The result? Automakers from Detroit to Tokyo are slashing margins and rethinking production strategies to stay in the game.

Dealers are also feeling the chill. “We’re seeing EVs that once sold at a premium now sitting longer on lots,” says the automotive site car coach reports. “Buyers are realizing they have leverage again.”

 But while the short-term shock may rattle investors, the long-term implications are profound. If EVs achieve true price parity—or even undercut gas cars—it could accelerate the global transition to electric mobility faster than government policy might.

The EV bubble isn’t bursting—it’s simply deflating into reality. And that reality could finally make electric mobility mainstream.

Why This Matters?

For consumers, cheaper EVs mean wider affordability and faster adoption. If an EV can cost less to buy—and already often costs less to operate (fuel + maintenance) than a gasoline car—then the shift from internal combustion engine to EV accelerates from niche to mainstream.

 For investors, this is both opportunistic and risky. Companies with scalable cost structures like BYD, Hyundai and Tesla stand to win in a price-sensitive environment. With low-cost local supply chains and an aggressive export push, BYD’s international volumes are soaring. Meanwhile, Tesla, able to absorb short-term hits, boasts strong brand momentum and is willing to cut prices to fight for volume.

 Established automakers like Toyota, General Motors and Honda, with limited EV scale, heavier cost bases, slower cycles and large ICE footprints, face margin compression. For example, General Motors recently took a US$1.6 billion charge to scale back EV production in response to slowing demand.

 The long-awaited moment where electric vehicles move from “nice-to-have” to “must-own” is finally arriving—powered by collapsing cost, intensifying competition and rising scale. For consumers, that means EVs may soon be cheaper to buy and operate than gasoline cars. For investors, it means winners will be the companies that can scale cheaply, innovate rapidly and control supply chains. And losers will be those trapped by existing cost structures and slow to respond. The EV surge isn’t over—it’s simply entering its affordability phase.

 

Written by By Peter Lyon; who is based in Tokyo and writes about the car industry; and published in Forbes on 30 October 2025 and is available on the link below an is being shared for wider audiences:-

https://www.forbes.com/sites/peterlyon/2025/10/30/why-electric-cars-may-soon-become-cheaper-than-gasoline-cars/

Scenario for Pakistan

Electric Vehicles Can be a "Game Changer" for countries like Pakistan; because presently the country is dependent on foreign made gasoline vehicles and then imported fossil fuels to operate those vehicles. The whole transportation industry is solely dependent on imported products and are a huge burden on cash starve economy. Therefore, EVs can reduce the some portion of the burden in sort time and major items can be produced inland in few years time. The EVs reduce reliance on fossil fuels, helping conserve natural resources and help boast local production. Lower carbon emissions from EVs help combat climate change; which may reduce smog problems being faced during last few years. EVs promote sustainable urban environments by reducing air and noise pollution.

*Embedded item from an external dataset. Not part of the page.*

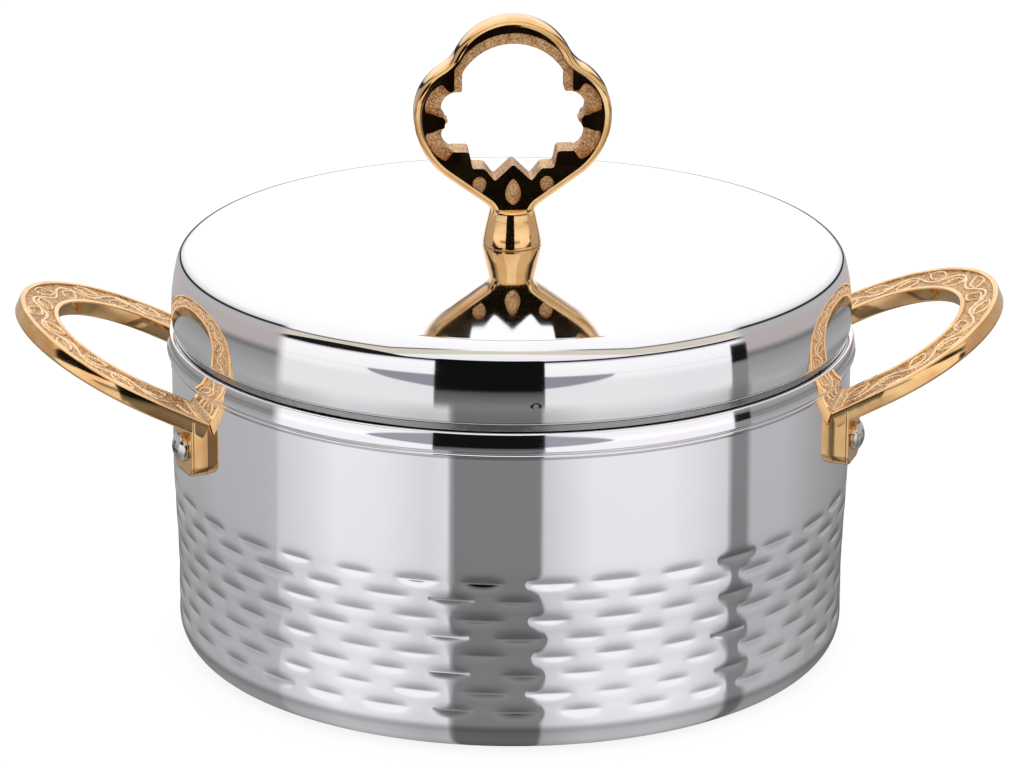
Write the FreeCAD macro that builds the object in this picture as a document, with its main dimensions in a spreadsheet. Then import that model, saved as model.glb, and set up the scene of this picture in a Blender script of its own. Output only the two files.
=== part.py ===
import FreeCAD, Part
import math
import os
import Sketcher
from types import SimpleNamespace

# Insulated chapati casserole, in millimetres. The origin is on the table under the bowl's axis,
# +Z is up and the handles lie along X. Every size below is a cell of the sheet called Sizes.
SIZES = {
    # gauge and clearances
    "sheet_gauge": (0.8, "thickness of every pressed steel sheet"),
    "seat_gap": (0.05, "gap between pieces that touch or are bonded"),
    "lid_rest_gap": (0.3, "gap under the lid's hem where it rests on the collar"),
    "lid_side_gap": (0.6, "gap round the lid's rim in the liner's mouth"),
    # bowl
    "shell_radius": (110.0, "outside of the bowl's wall"),
    "base_corner": (10.0, "outside radius of the bend from wall to foot"),
    "foot_width": (6.0, "flat ring that stands on the table"),
    "base_recess": (3.0, "height of the flange inside the foot ring"),
    "base_flange": (6.0, "width of that flange"),
    "bead_drop": (1.4, "from the collar's lower edge down to the bead's middle"),
    "bead_height": (1.6, "height of the bead rolled in the wall"),
    "bead_proud": (0.45, "how far the bead stands out"),
    # liner and collar
    "collar_top": (105.8, "top of the rim on which the lid rests"),
    "collar_height": (6.2, "height of the hemmed collar"),
    "collar_thick": (1.25, "thickness of the hemmed collar"),
    "collar_top_round": (1.1, "rounding of the collar's upper edge"),
    "collar_low_round": (0.6, "rounding of the collar's lower edge"),
    "wall_insulation": (12.0, "from the bowl's outside to the liner's inside"),
    "cavity_floor": (14.0, "height of the liner's floor"),
    "cavity_corner": (12.0, "radius between the liner's floor and wall"),
    "rim_bend": (1.5, "radius of the liner's rim"),
    # base plate and its plug
    "panel_radius": (62.0, "sunk middle panel of the base plate"),
    "panel_drop": (0.5, "how far the panel is sunk"),
    "panel_step": (1.2, "width of the slope round the panel"),
    "plate_rim": (1.8, "height of the base plate's turned-down rim"),
    "plug_hole": (6.0, "radius of the foam hole in the base plate"),
    "plug_head": (10.0, "radius of the base plug's head"),
    "plug_head_thick": (1.1, "thickness of a plug's head"),
    "plug_stem": (2.5, "how far a plug's stem passes its plate"),
    # lid
    "lid_height": (25.0, "from the skirt's lower edge up to the flat top"),
    "skirt_gap": (2.2, "from the collar's top up to the lid's skirt"),
    "skirt_round": (1.2, "rounding of the skirt's lower edge"),
    "skirt_lip": (3.0, "width of the lip turned in under the skirt"),
    "lid_edge_radius": (7.0, "upper, tighter arc of the lid's shoulder"),
    "lid_blend_angle": (14.0, "steepness where the shoulder's two arcs meet"),
    "hem_inset": (1.0, "how far the lid liner's hem lies inside the skirt"),
    "hem_width": (4.0, "width of that hem"),
    "lid_rim_depth": (8.0, "how deep the lid's rim drops into the liner"),
    "lid_rim_width": (9.0, "width of the lid's rim"),
    "lid_rim_bend": (2.0, "radius of the bends at the rim's lower side"),
    "lid_flange_bend": (1.8, "radius of the bend from hem flange to rim"),
    "lid_depth": (20.5, "from the flat top down to the lid liner's underside"),
    "lid_ceiling_bend": (5.0, "radius of the bend at the ceiling"),
    "lid_plug_hole": (5.0, "radius of the foam hole in the lid liner"),
    "lid_plug_head": (8.0, "radius of the lid plug's head"),
    # knob
    "knob_height": (75.4, "from the lid to the knob's crown"),
    "knob_thick": (10.5, "thickness of the cast ring"),
    "knob_half_width": (31.7, "half the width of the ring"),
    "lobe_height": (43.5, "height at which the ring is widest"),
    "lobe_radius": (18.5, "arc of the ring above its widest point"),
    "side_run": (15.9, "straight side of the ring between the neck's sweep and the flank"),
    "crown_radius": (20.3, "arc of the crown"),
    "waist_radius": (12.0, "hollow between crown and lobe"),
    "knob_round": (3.2, "rounding of the ring's outer edge"),
    "neck_radius": (6.5, "narrowest part of the stem"),
    "neck_height": (10.1, "height of the narrowest part"),
    "neck_sweep": (5.0, "arc from the neck into the ring"),
    "foot_radius": (9.5, "foot of the stem"),
    "foot_land": (1.0, "height of the foot's straight edge"),
    "foot_shoulder": (5.0, "height at which the foot turns into the neck"),
    "foot_shoulder_in": (1.6, "how far the foot has drawn in there"),
    "foot_swell": (14.0, "outward arc of the foot"),
    "foot_hollow": (10.0, "inward arc below the neck"),
    "stem_rise": (5.0, "how far the stem's cone runs up into the ring"),
    # eye of the knob, the pierced and cusped opening
    "crown_band": (8.5, "metal above the eye"),
    "eye_floor": (26.4, "height of the steps at the eye's lower side"),
    "tooth_rise": (1.4, "middle tooth above the steps"),
    "vee_drop": (4.2, "notches beside the tooth, below the steps"),
    "vee_out": (5.9, "notches, from the axis"),
    "step_in": (9.1, "inner end of a step"),
    "step_out": (13.1, "outer end of a step"),
    "shelf_in": (14.2, "inner end of the shelf above the step"),
    "shelf_rise": (5.6, "shelf above the steps"),
    "shelf_out": (18.8, "outer end of the shelf"),
    "cusp_rise": (15.2, "inward cusp above the steps"),
    "cusp_out": (20.6, "tip of the inward cusp, from the axis"),
    "low_notch_radius": (5.3, "round notch below the cusp"),
    "high_notch_radius": (5.2, "round notch above the cusp"),
    "fang_rise": (24.8, "hanging fang above the steps"),
    "fang_out": (18.6, "outer corner of the fang, from the axis"),
    "arch_half_width": (16.3, "half the width of the eye's arch"),
    "arch_rise": (31.0, "springing of the arch above the steps"),
    # ledge sunk round the eye's sides and arch, on both faces of the ring
    "ledge_depth": (2.2, "how far the ledge lies below the face"),
    "ledge_start": (18.0, "where its outline leaves the eye above the shelf, from the axis"),
    "ledge_start_rise": (7.5, "height of that place above the steps"),
    "ledge_low_out": (21.6, "lowest point of the side pocket, from the axis"),
    "ledge_low_rise": (2.6, "lowest point above the steps"),
    "ledge_spur_root": (29.0, "root of the spur between the two side pockets, from the axis"),
    "ledge_spur_under": (12.6, "underside of the spur's root above the steps"),
    "ledge_spur_over": (18.6, "upper side of the spur's root above the steps"),
    "ledge_spur_tip": (22.6, "tip of the spur, from the axis"),
    "ledge_spur_rise": (15.6, "tip of the spur above the steps"),
    "ledge_low_arc": (11.0, "arc of the lower side pocket"),
    "ledge_high_arc": (7.0, "arc of the upper side pocket"),
    "ledge_high_out": (22.6, "upper side pocket's inner end, from the axis"),
    "ledge_high_rise": (28.2, "upper side pocket's inner end above the steps"),
    "ledge_fang_out": (20.9, "outer corner of the fang on the face, from the axis"),
    "ledge_fang_rise": (25.6, "fang's lower end on the face, above the steps"),
    "ledge_arch_half": (18.9, "half the width of the ledge's arch"),
    "ledge_arch_rise": (32.5, "springing of the ledge's arch above the steps"),
    "ledge_band": (4.5, "face above the ledge's arch"),
    # small sunk ornaments below the eye, on both faces
    "inlay_depth": (0.8, "depth of the drops and the flame"),
    "drop_out": (10.8, "middle of a drop, from the axis"),
    "drop_fall": (5.0, "widest part of a drop below the steps"),
    "drop_half_width": (2.2, "half the width of a drop"),
    "drop_tail": (3.4, "point of a drop below its widest part"),
    "drop_head": (2.4, "round head of a drop above its widest part"),
    "flame_fall": (8.6, "widest part of the flame below the steps"),
    "flame_half_width": (2.5, "half the width of the flame"),
    "flame_tip": (5.4, "point of the flame above its widest part"),
    "flame_base": (3.6, "round end of the flame below its widest part"),
    # screws and nuts
    "screw_radius": (2.5, "M5 screws"),
    "screw_hole": (2.7, "clearance hole for them"),
    "head_radius": (4.75, "pan head"),
    "head_height": (3.2, "pan head"),
    "head_edge": (1.4, "straight edge of the pan head"),
    "nut_flats": (8.0, "width across a nut's flats"),
    "nut_height": (4.0, "height of a nut"),
    "screw_past_nut": (1.5, "thread that passes the nut"),
    "knob_thread": (9.0, "screw's length in the knob"),
    "thread_bottom": (1.0, "empty end of the knob's threaded hole"),
    "washer_radius": (12.0, "wide washer under the lid's skin"),
    "washer_thick": (1.5, "its thickness"),
    # handles
    "handle_tilt": (25.0, "slope of the loop"),
    "handle_drop": (10.4, "from the collar's top down to the loop's plane at the wall"),
    "handle_reach": (53.0, "from the wall's radius to the tip, along the slope"),
    "loop_radius": (49.5, "outside of the loop"),
    "leg_band": (15.5, "width of a leg"),
    "tip_band": (13.5, "width of the loop at its tip"),
    "loop_thick": (5.5, "thickness of the loop"),
    "leg_tail": (4.0, "spare length of a leg before the wall trims it"),
    "rim_width": (1.7, "polished border round the sunk band"),
    "ground_depth": (0.7, "depth of the sunk band"),
    "ground_end": (2.6, "from the wall to the sunk band's end"),
    "loop_round": (0.7, "rounding of the loop's lower edges"),
    "lug_width": (15.5, "width of a lug"),
    "lug_thick": (5.0, "thickness of a lug"),
    "lug_end": (8.9, "from the screws down to a lug's lower end"),
    "lug_corner": (4.0, "rounding of a lug's lower corners"),
    "lug_root_fillet": (3.0, "concave arc between lug and loop"),
    "screw_drop": (15.0, "from the loop's plane at the wall down to the handle screws"),
    # backing plates behind the wall
    "backing_thick": (1.5, "thickness of a backing plate"),
    "backing_height": (15.0, "height of a backing plate"),
    "backing_margin": (9.0, "angle by which a plate passes its screws"),
    "backing_clear": (0.5, "angle left free in the foam at each end of a plate"),
}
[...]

 The future of electric vehicles (EVs) is bright, marked by increasing sales, expanding model variety, and significant technological advancements. Key trends include improved battery technology, lower costs, more public charging infrastructure, and the integration of features like autonomous driving and bidirectional charging. Governments are also playing a significant role through bans on future internal combustion engine (ICE) vehicle sales, which is expected to accelerate the transition.

 Beyond market supply and demand, the future costs of raw materials for electric vehicles will be heavily influenced by geopolitical factors, government policies, technological innovations, and environmental, social, and governance (ESG) considerations.

Modern electric vehicles mainly have lithium-ion and lithium polymer batteries due to the relatively higher energy density compared to weight. The major materials required in lithium-ion batteries are the chemical components lithium, manganese, cobalt, graphite, steel, and nickel.

 

The future of EVs in Pakistan is promising, driven by the government's ambitious National EV Policy (NEVP) 2025–30 which targets 30% of new vehicle sales to be electric by 2030, and 90% by 2040. The government is providing incentives like subsidies for electric motorcycles and three-wheelers and plans to build 3,000 charging stations by 2030. While challenges like infrastructure gaps and high upfront costs persist, increased local manufacturing, the entry of international brands like BYD, and a growing consumer interest point toward significant growth in the coming years.